Pieniądze na promocję przez sport płyną wszak nie tylko z miejskiego budżetu. Na ekstraklasowym parkiecie pyszni się między innymi plansza Centrum Rozwoju Komunalnego. Jaką usługę, produkt, rozwiązanie promuje na rynku ogólnopolskim ta miejska spółka? Może propagandową „likwidację”, polegającą na zmianie nazwy, logotypu i kolorów? Czy OZC planuje ogólnopolską ekspansję? A może Wodkan?
Sportowi lobbyści chętnie powołują się na wielkie efekty promocyjne jakie niesie za sobą ekstraklasowa koszykówka, trzecioligowy żużel etc. etc. A czy wiecie państwo, że do niedawna związek koszykówki płacił prywatnej telewizji za to, że ta łaskawie transmitowała owe nadzwyczajne widowiska? Czy wiecie, że przeciętna oglądalność takiego meczu z rzadka przekracza 20.000 widzów? 20.000. W ogólnopolskim kanale.

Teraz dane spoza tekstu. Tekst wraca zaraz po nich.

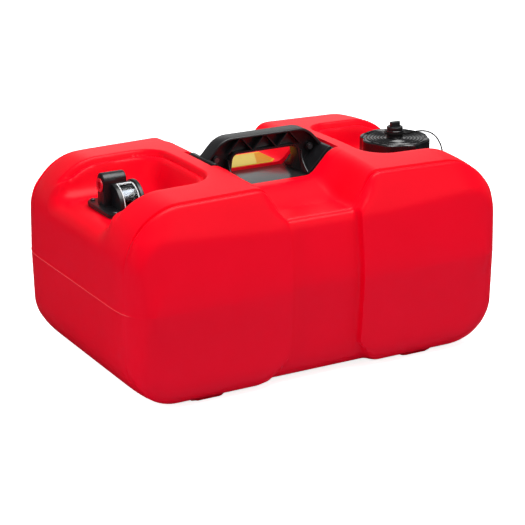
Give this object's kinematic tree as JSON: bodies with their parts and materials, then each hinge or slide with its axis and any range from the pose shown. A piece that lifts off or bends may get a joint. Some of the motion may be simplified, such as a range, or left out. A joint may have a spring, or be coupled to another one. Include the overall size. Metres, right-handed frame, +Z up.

I to są proszę państwa realne problemy. To, że jeszcze rok temu ulegając presji trybun Prezydent Klimek zdecydowała o reanimacji K1, to że jeszcze do niedawna hala na Wojska Polskiego żadną miarą zmieścić się nie miała. To wreszcie, że na przygotowania do przebudowy wydano już całkiem realne pieniądze to zwyczajnie nic nie znaczące didaskalia tej marnej sztuki, którą odgrywa się przed nami już trzeci sezon.